As my mentor says, “if you’re lookin’, you ain’t cookin’,” so keep the door closed. This is one of the reasons we do not recommend spraying or spritzing your brisket while it’s smoking.
Look for the telltale signs of doneness
In addition to checking the internal temperature, there are some visual cues you can look for that will indicate that your brisket is ready to come off the heat.
One of these is what’s known as “rendering.” This is when the fat starts to melt and renders out of the meat, leaving behind a dryer, more firm texture.
Another sign that your brisket is almost ready is “bark formation.” The bark is a crispy crust that forms on the outside of the meat during smoking and adds both flavor and texture. When this bark has formed, it can be a good indicator that your brisket is cooked through.
Finally, once your brisket has been on the smoker for several hours, you’ll notice that it starts to shrink in size. This shrinkage is caused by evaporation and is another good indicator that your meat is cooked through.
Use these signs in conjunction with each other—internal temperature plus one or more visual cues—to determine when to pull the brisket off the smoker.
When is the brisket done smoking?
One of the most important things to remember when smoking brisket is that it’s a tough cut of meat. This means that it’s going to take longer to cook than other cuts of beef. As a general rule, you should plan to smoke your brisket for about 1-2 hours per pound. However, this is just a guideline; the actual amount of time will vary depending on factors like the type of smoker you’re using and the temperature of the smoker.
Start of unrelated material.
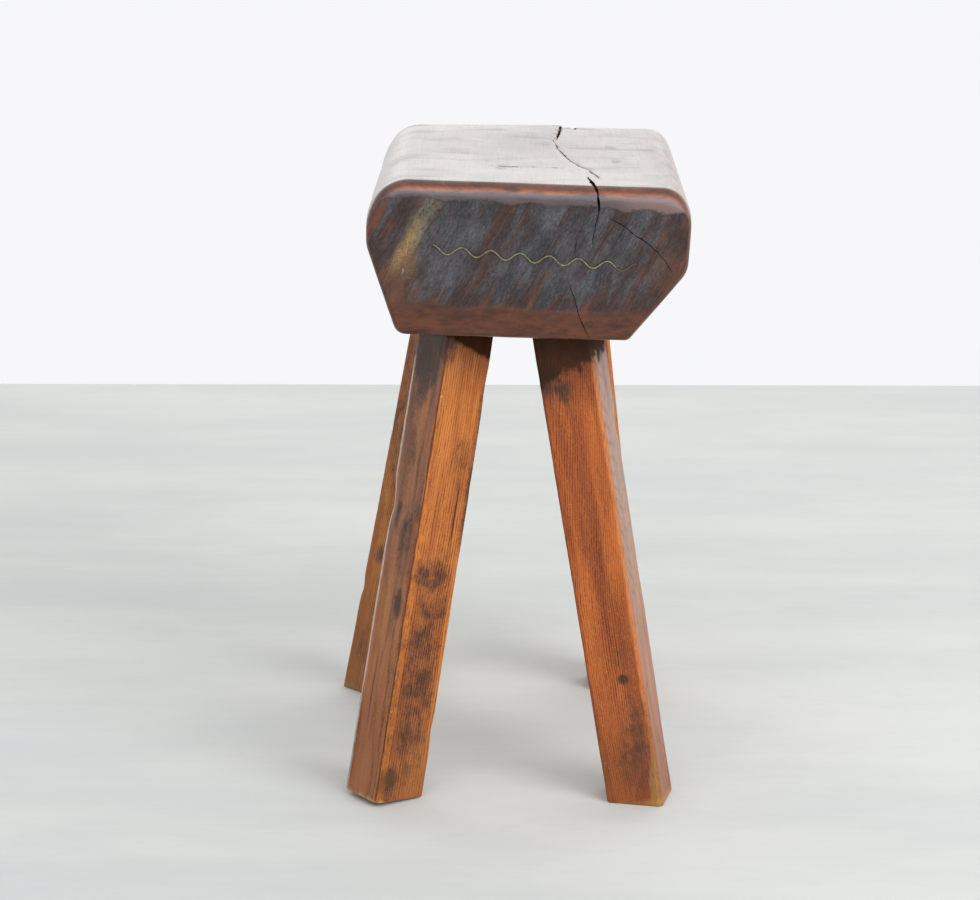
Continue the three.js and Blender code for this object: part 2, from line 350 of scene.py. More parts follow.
def make_block():
    mesh = loft("block", block_rings())
    points = positions(mesh)
    facing = normals(mesh)
    x, y, z = points.T
    half = LENGTH / 2

    # Weathered ends: the border field fades into the sides, and the axe marks are cut in.
    inside, relief = np.where(y < 0, end_fields(points, 1, 11), end_fields(points, -1, 31))
    end_on = smooth(np.abs(facing[:, 1]), 0.55, 0.9)
    outside = -12
    inside = np.where(end_on > 0, inside + outside * (1 - end_on), outside)
    rough = smooth(inside, -1.5, 2.5) * end_on

    # Wear: a hollow top, soft lumps, a slight wind along the length, and the lifted edge of the crack.
    lumps = 0.55 * noise(points, 95, 1) + 0.22 * noise(points, 28, 2, 2)
    hewn = 0.35 * noise(points, (24, 90, 24), 3, 2)
    on_top = smooth(facing[:, 2], 0.5, 0.95)
    hollow = -1.3 * bump(np.hypot(x / 85, y / 140)) * on_top
    left_of_crack = smooth(crack_line(y) - x, -0.8, 0.8)
    lift = 2.1 * smooth(y, -20, half) * bump((crack_line(y) - x) / 75) * left_of_crack * on_top
    lip = -0.45 * bump((crack_line(y) - x) / 2.6) * on_top * smooth(y, -168, -60)
    lift = lift + 1.9 * smooth(y, -80, 160) * on_top
    depth = lumps * (1 - 0.4 * on_top) + hewn * (1 - on_top) * (1 - end_on) + hollow + lift + lip
    depth -= rough * (0.55 + 0.75 * relief + 0.12 * noise(points, (4, 4, 4), 5, 2))
    moved = points + facing * depth[:, None]
    wind = np.radians(0.45) * y / half
    moved[:, 2] += wind * x * smooth(z, -30, TOP)
    move(mesh, moved)

    for name, values in zip(FIELDS, (points, inside, relief, near_crack(points), facing)):
        store(mesh, name, values)
    return add_object("block", mesh)


def blade(path, widths, depth, seed, spacing=1.2, wander=0.8):
    """The thin solid that a drying crack takes out: a ragged V that follows a path on the surface.
    path holds (x, y, z, in_x, in_y, in_z): a place on the surface and the way into the wood."""
    path = np.asarray(path, float)
    lengths = np.r_[0, np.cumsum(np.linalg.norm(np.diff(path[:, :3], axis=0), axis=1))]
    steps = max(int(lengths[-1] / spacing), 4)
    s = np.linspace(0, lengths[-1], steps + 1)
    line = np.stack([np.interp(s, lengths, path[:, k]) for k in range(6)], axis=1)
    width = np.interp(s, np.linspace(0, lengths[-1], len(widths)), widths)
    inward = line[:, 3:] / np.linalg.norm(line[:, 3:], axis=1)[:, None]
    forward = np.gradient(line[:, :3], axis=0)
    side = np.cross(forward, inward)
    side /= np.linalg.norm(side, axis=1)[:, None]
    places = s[:, None] * (1, 0, 0)
    sway = wander * noise(places, 8, seed, 3)
    ragged = 1 + 0.7 * noise(places, 5, seed + 1, 2)
    taper = np.sqrt(np.clip(np.minimum(s, lengths[-1] - s) / 5, 0, 1))
    half_width = np.maximum(width * ragged * taper / 2, 0.06)
    middle = line[:, :3] + side * sway[:, None]
    above = 5.0
    flare = 1 + above / depth
    left = middle - side * (half_width * flare)[:, None] - inward * above
    right = middle + side * (half_width * flare)[:, None] - inward * above
    low = (depth * (0.5 + 0.5 * taper) * (1 + 0.15 * noise(places, 12, seed + 2, 2)))[:, None]
    deep_left = middle - side * 0.05 + inward * low
    deep_right = middle + side * 0.05 + inward * low
    return tube([deep_left, deep_right, right, left])


def on_top_of(points):
    return [(x, y, TOP, 0, 0, -1) for x, y in points]


def on_front(points):
    return [(x, -LENGTH / 2, z, 0, 1, 0) for x, z in points]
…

Once the brisket has reached the correct temperature, remove it from the smoker and let it rest for at least one hour, preferably two, before slicing it. This resting period allows the juices to redistribute throughout the meat, resulting in a juicier, more flavorful final product.
One common mistake people make is thinking that they need to cook the brisket until it reaches 200 degrees Fahrenheit. However, this will result in a dry, overcooked piece of meat. Remember, grilled meat will continue to cook even after you take it off the heat source, so you’ll want to pull the brisket off the smoker when it’s still slightly underdone.
What if I don’t have a meat thermometer?
If you don’t have a meat thermometer on hand, there are still ways to tell if your brisket is cooked through.
One way is to insert a fork into the center of the brisket. If the fork goes in easily and comes out clean, the meat is done. We like to call this “fork tender.”
Another way is to simply trust your instincts—if the meat looks and smells cooked through, then it probably is.
How do the pros know when to pull brisket off the smoker?
Aaron Franklin, brisket cooking royalty, explains in his Master Class that he knows by the feel of the brisket when he picks it up. Using a light towel to cover the brisket and picking it up gives him the ability to feel the firmness of the meat, how much it ‘droops’, and with this, he knows if it’s done or not. He explains that if you can work your finger through the point and the flat, that’s a good indication of the brisket’s tenderness and is therefore done. Another analogy he uses is pushing a wooden spoon handle through it without a lot of resistance. That’s the feel you are looking for to know when to pull the brisket off the smoker.
Myron Mixon cooks the briskets to 205(F) and then pulls them off the smoker to rest.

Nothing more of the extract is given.